┌────────

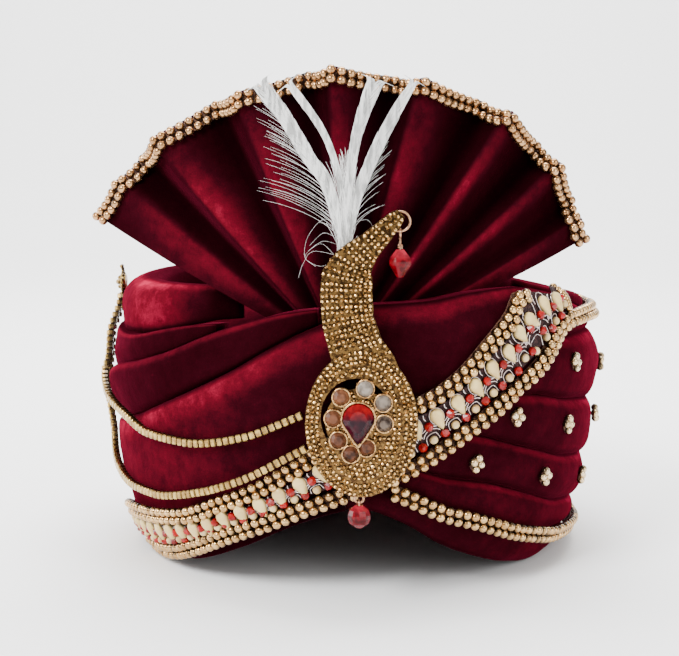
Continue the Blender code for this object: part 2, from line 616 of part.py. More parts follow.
def make_wide_band():
    gap = CLEARANCE / 2
    span = lambda turn: (max(band_edges(turn)[0], 0.001), min(band_edges(turn)[3], top_of_cloth(turn)))
    rows = two_row_profile(EDGE_HEIGHT)
    make_strip("band_edge_upper", UPPER_TRIM_FROM, UPPER_TRIM_TO, lambda turn: band_edges(turn)[2] + gap,
               lambda turn: band_edges(turn)[3], rows, "gold_balls", span)
    make_strip("band_edge_lower", LOWER_TRIM_FROM, LOWER_TRIM_TO, lambda turn: band_edges(turn)[0],
               lambda turn: band_edges(turn)[1] - gap, rows, "gold_balls",
               lambda turn: span(turn) if turn < LACE_TO else (band_edges(turn)[0], band_edges(turn)[1]))
    flat = [(a, 0.0) for a in (0, 0.33, 0.67, 1)] + [(a, BAND_THICKNESS) for a in (1, 0.67, 0.33, 0)]
    make_strip("band_lace", LACE_FROM, LACE_TO, lambda turn: band_edges(turn)[1] + gap,
               lambda turn: band_edges(turn)[2] - gap if turn < UPPER_TRIM_TO + 1 else 1.0, flat, "lace", span)


def make_narrow_trim():
    hem = line(HEM)
    slope = lambda turn: (hem(turn + 2) - hem(turn - 2)) / (4 * HALF_WIDTH * math.pi / 180)
    half = lambda turn: 0.5 * EDGE_WIDTH * math.hypot(1, slope(turn))
    make_strip("narrow_trim", TRIM_FROM, TRIM_TO, lambda turn: hem(turn) - half(turn),
               lambda turn: hem(turn) + half(turn), two_row_profile(EDGE_HEIGHT), "gold_balls")


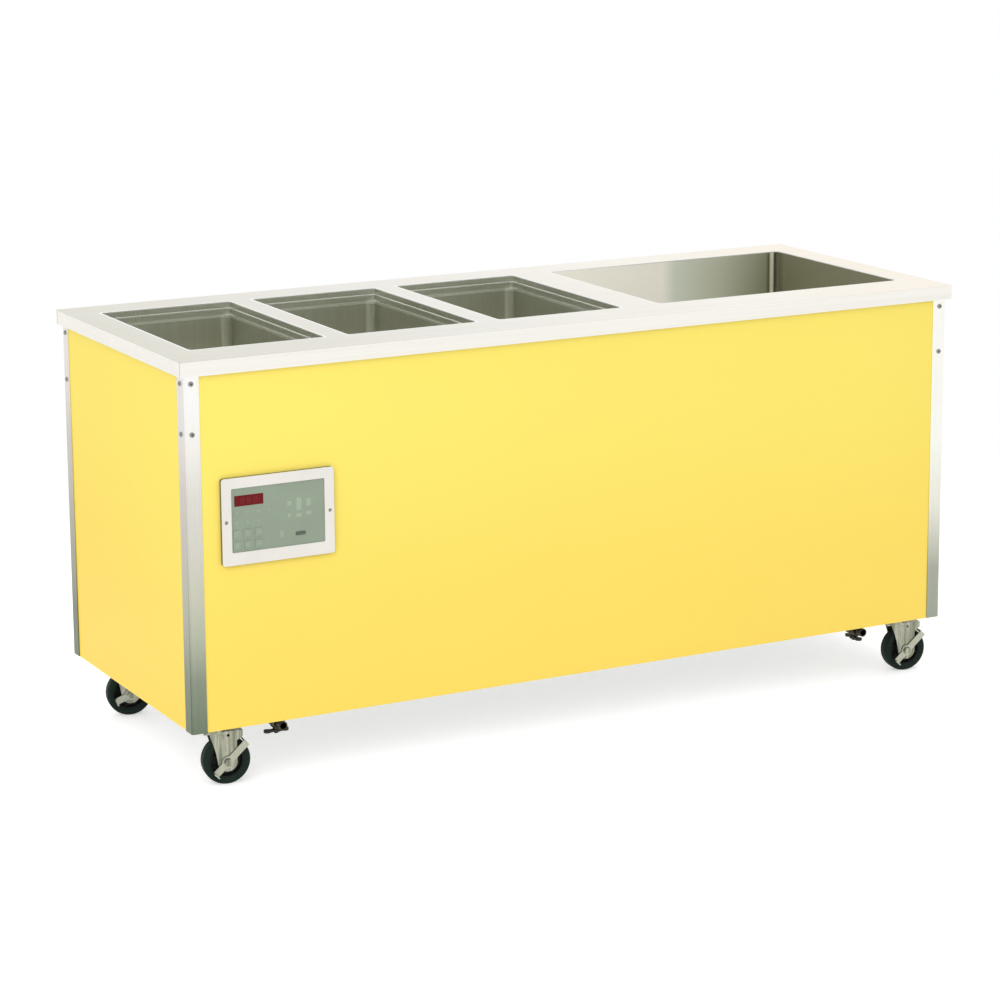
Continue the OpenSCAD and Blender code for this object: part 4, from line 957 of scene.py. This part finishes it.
class STATION_OT_machinery(Operator):
    """Finishes the insulation, heating parts and cooling unit"""
    bl_idname = "station.machinery"
    bl_label = "Heating and cooling"

    def execute(self, context):
        dress(["well_insulation"], fibrous("glass_fibre_board", (0.72, 0.64, 0.42)), edge=1.0 * MM)
        dress(["cold_pan_insulation"], fibrous("rigid_foam", (0.74, 0.66, 0.38)), edge=1.0 * MM)
        dress(["heating_elements"], drawn_tube("element_sheath", (0.20, 0.18, 0.16), (0.4, 0.6)))
        dress(["temperature_probes", "refrigerant_tubing"], drawn_tube("tube_copper", (0.70, 0.34, 0.18)))
        enamel = powder_coat("machine_enamel", (0.012, 0.012, 0.013), roughness=0.3)
        dress(["compressor", "fan_motor"], enamel, edge=0.8 * MM)
        dress(["condenser_coil"], brushed("coil_fins", (0.50, 0.51, 0.51), "Z"))
        dress(["fan_blade"], moulded("fan_plastic", (0.03, 0.16, 0.32)), edge=0.4 * MM)
        return {"FINISHED"}


class STATION_PT_sidebar(Panel):
    """Lists the steps that dress the station"""
    bl_idname = "STATION_PT_sidebar"
    bl_label = "Food station"
    bl_space_type = "VIEW_3D"
    bl_region_type = "UI"
    bl_category = "Station"

    def draw(self, context):
        for operator in OPERATORS:
            self.layout.operator(operator.bl_idname)


SETTINGS = {
    "station_stage": StageSettings,
    "station_counter": CounterSettings,
    "station_cabinet": CabinetSettings,
    "station_controls": ControlSettings,
    "station_casters": CasterSettings,
}
OPERATORS = (
    STATION_OT_stage,
    STATION_OT_counter,
    STATION_OT_cabinet,
    STATION_OT_controls,
    STATION_OT_casters,
    STATION_OT_drains,
    STATION_OT_machinery,
)


def register():
    for group in SETTINGS.values():
        bpy.utils.register_class(group)
    for operator in OPERATORS:
        bpy.utils.register_class(operator)
    bpy.utils.register_class(STATION_PT_sidebar)
    for name, group in SETTINGS.items():
        setattr(bpy.types.Scene, name, PointerProperty(type=group))


def unregister():
    for name in SETTINGS:
        delattr(bpy.types.Scene, name)
    bpy.utils.unregister_class(STATION_PT_sidebar)
    for operator in reversed(OPERATORS):
        bpy.utils.unregister_class(operator)
    for group in reversed(list(SETTINGS.values())):
        bpy.utils.unregister_class(group)


def main():
    register()
    for operator in OPERATORS:
        group, step = operator.bl_idname.split(".")
        getattr(getattr(bpy.ops, group), step)()


if __name__ == "__main__":
    main()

└────────

**Your objective:**
Emit, unaltered, the lines from the top of the listing down through the line that holds "lambda turn: band_edges(turn)[2] - gap"; emit nothing else.

**Solution to this task:**
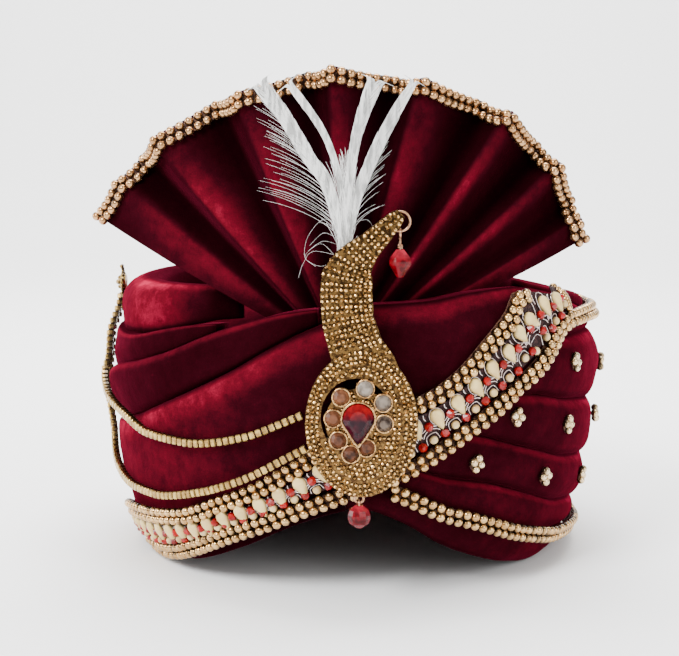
Continue the Blender code for this object: part 2, from line 616 of part.py. More parts follow.
def make_wide_band():
    gap = CLEARANCE / 2
    span = lambda turn: (max(band_edges(turn)[0], 0.001), min(band_edges(turn)[3], top_of_cloth(turn)))
    rows = two_row_profile(EDGE_HEIGHT)
    make_strip("band_edge_upper", UPPER_TRIM_FROM, UPPER_TRIM_TO, lambda turn: band_edges(turn)[2] + gap,
               lambda turn: band_edges(turn)[3], rows, "gold_balls", span)
    make_strip("band_edge_lower", LOWER_TRIM_FROM, LOWER_TRIM_TO, lambda turn: band_edges(turn)[0],
               lambda turn: band_edges(turn)[1] - gap, rows, "gold_balls",
               lambda turn: span(turn) if turn < LACE_TO else (band_edges(turn)[0], band_edges(turn)[1]))
    flat = [(a, 0.0) for a in (0, 0.33, 0.67, 1)] + [(a, BAND_THICKNESS) for a in (1, 0.67, 0.33, 0)]
    make_strip("band_lace", LACE_FROM, LACE_TO, lambda turn: band_edges(turn)[1] + gap,
               lambda turn: band_edges(turn)[2] - gap if turn < UPPER_TRIM_TO + 1 else 1.0, flat, "lace", span)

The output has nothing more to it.